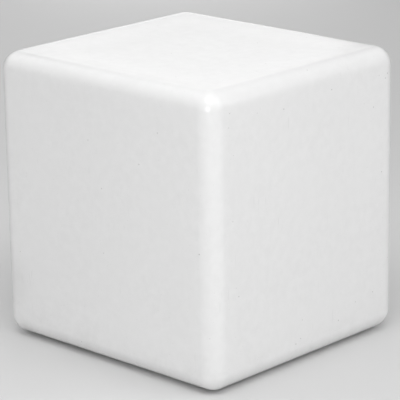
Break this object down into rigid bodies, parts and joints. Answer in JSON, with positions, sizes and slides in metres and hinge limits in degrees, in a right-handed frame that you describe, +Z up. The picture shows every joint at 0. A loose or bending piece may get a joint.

...

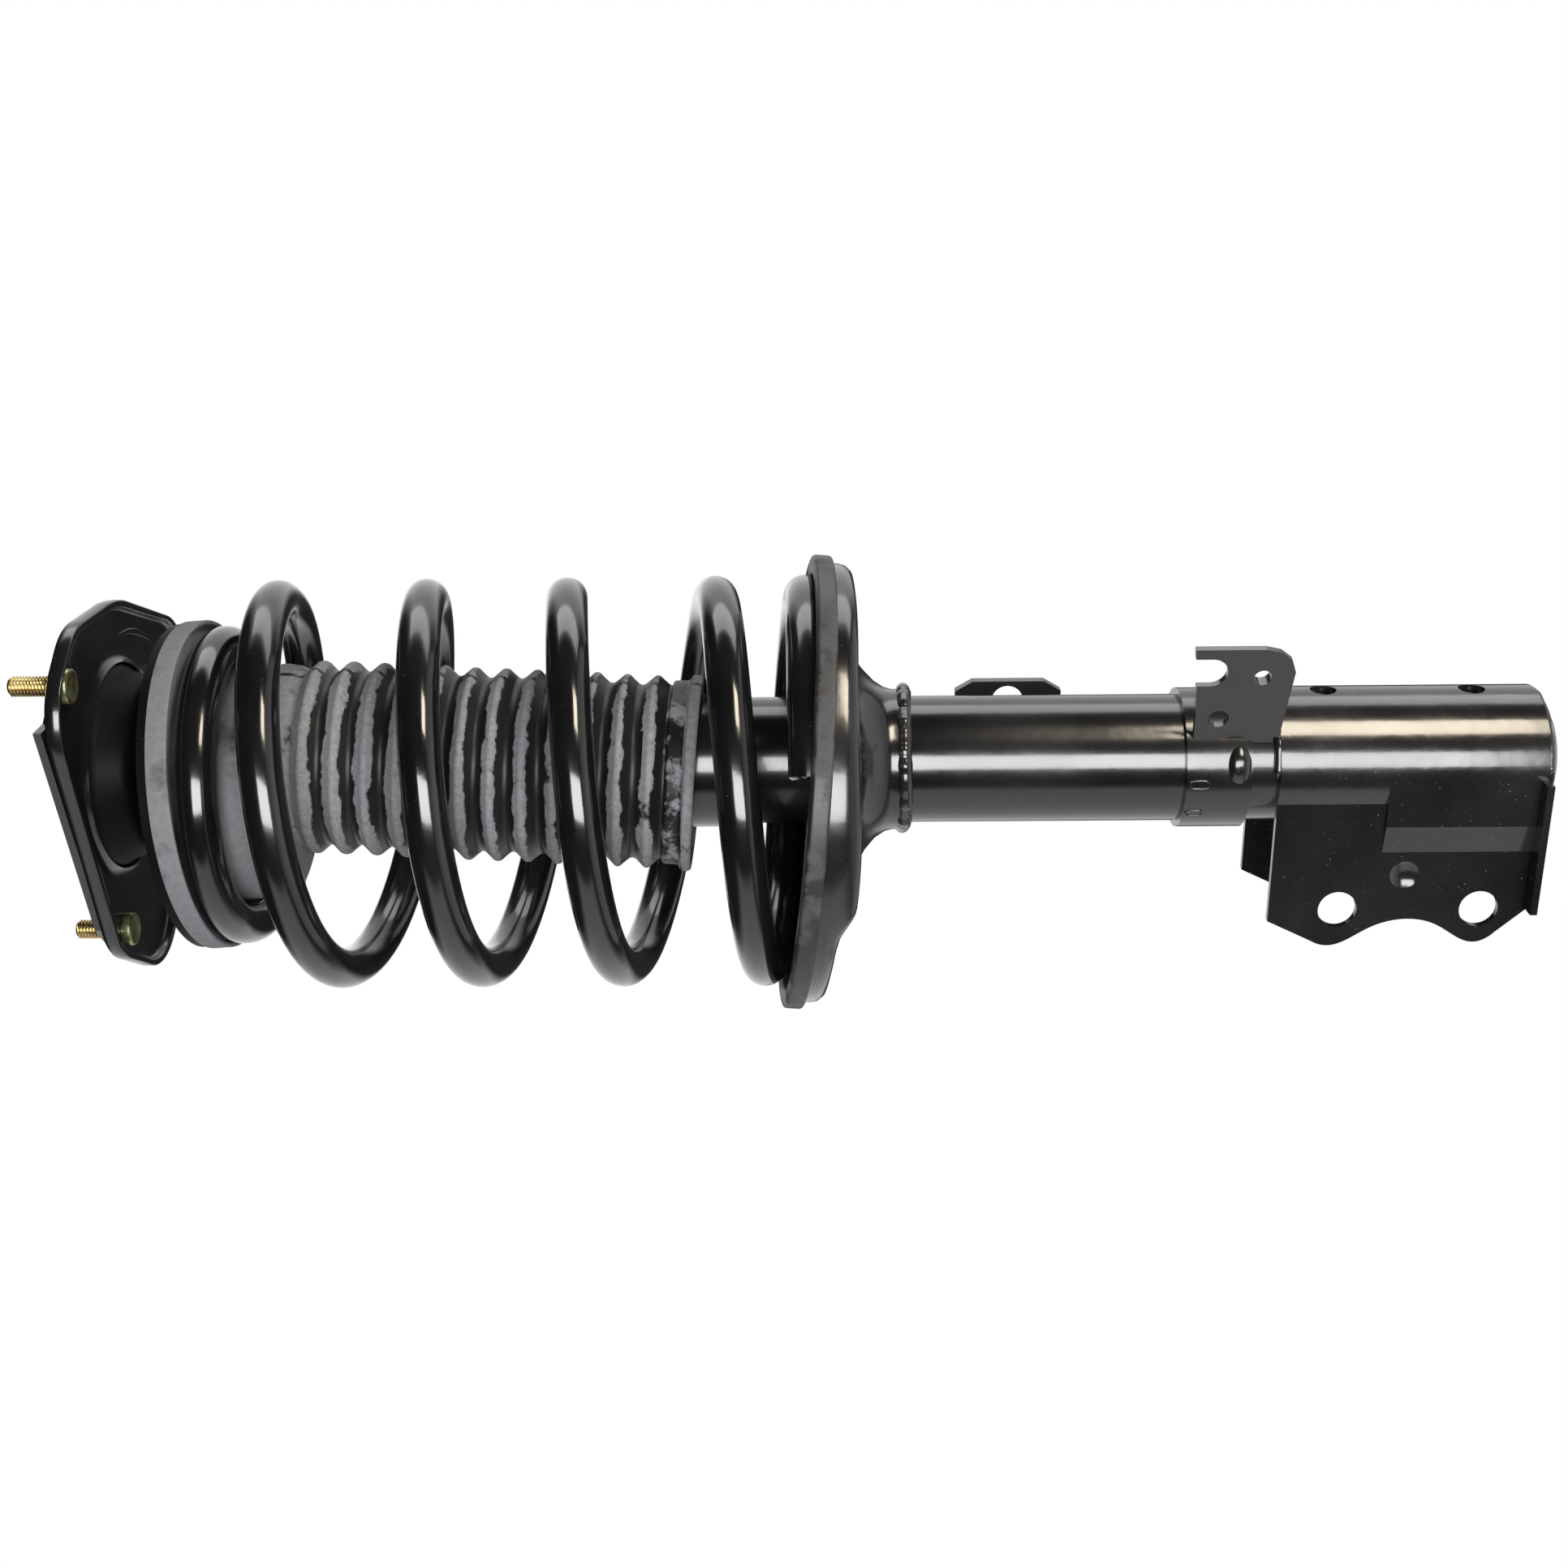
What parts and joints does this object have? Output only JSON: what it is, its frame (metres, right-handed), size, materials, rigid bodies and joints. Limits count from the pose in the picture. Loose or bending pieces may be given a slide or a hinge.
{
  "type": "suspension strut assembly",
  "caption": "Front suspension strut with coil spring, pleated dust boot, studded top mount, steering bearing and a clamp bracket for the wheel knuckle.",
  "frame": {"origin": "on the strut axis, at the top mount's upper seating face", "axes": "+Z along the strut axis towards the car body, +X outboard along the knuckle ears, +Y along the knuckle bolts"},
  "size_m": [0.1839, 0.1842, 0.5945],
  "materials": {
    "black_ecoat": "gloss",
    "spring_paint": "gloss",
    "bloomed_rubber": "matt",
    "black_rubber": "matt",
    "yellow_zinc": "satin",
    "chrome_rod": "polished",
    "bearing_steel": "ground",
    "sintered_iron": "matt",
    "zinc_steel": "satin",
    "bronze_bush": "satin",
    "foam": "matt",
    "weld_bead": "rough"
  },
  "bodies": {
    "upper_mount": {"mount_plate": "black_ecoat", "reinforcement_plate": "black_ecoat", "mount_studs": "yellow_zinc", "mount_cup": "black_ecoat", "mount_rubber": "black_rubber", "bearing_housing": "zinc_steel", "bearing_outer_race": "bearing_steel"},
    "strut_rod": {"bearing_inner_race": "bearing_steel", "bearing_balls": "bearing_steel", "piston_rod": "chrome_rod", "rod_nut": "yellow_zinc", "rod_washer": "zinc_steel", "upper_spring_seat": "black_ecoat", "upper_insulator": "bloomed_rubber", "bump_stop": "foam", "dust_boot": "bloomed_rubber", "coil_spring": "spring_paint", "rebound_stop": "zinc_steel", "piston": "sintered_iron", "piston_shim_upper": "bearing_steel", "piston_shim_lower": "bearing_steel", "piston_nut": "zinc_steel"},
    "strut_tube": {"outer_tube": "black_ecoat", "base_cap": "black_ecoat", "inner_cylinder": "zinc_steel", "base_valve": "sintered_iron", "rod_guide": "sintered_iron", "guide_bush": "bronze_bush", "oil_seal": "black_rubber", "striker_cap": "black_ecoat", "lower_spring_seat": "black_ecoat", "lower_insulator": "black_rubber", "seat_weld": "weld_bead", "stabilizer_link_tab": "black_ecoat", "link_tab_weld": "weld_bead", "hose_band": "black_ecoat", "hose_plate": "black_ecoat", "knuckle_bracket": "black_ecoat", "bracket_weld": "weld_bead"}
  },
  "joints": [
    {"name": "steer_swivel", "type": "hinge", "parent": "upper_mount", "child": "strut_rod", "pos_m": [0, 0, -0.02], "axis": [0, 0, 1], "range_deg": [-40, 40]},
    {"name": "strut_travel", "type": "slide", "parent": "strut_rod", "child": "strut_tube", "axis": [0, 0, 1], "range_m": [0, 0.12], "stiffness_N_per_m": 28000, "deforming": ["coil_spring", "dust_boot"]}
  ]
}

#### THE REQUEST
Copy each line from the data above that includes "with".

#### TASK ANSWER
Break this object down into rigid bodies, parts and joints. Answer in JSON, with positions, sizes and slides in metres and hinge limits in degrees, in a right-handed frame that you describe, +Z up. The picture shows every joint at 0. A loose or bending piece may get a joint.
  "caption": "Front suspension strut with coil spring, pleated dust boot, studded top mount, steering bearing and a clamp bracket for the wheel knuckle.",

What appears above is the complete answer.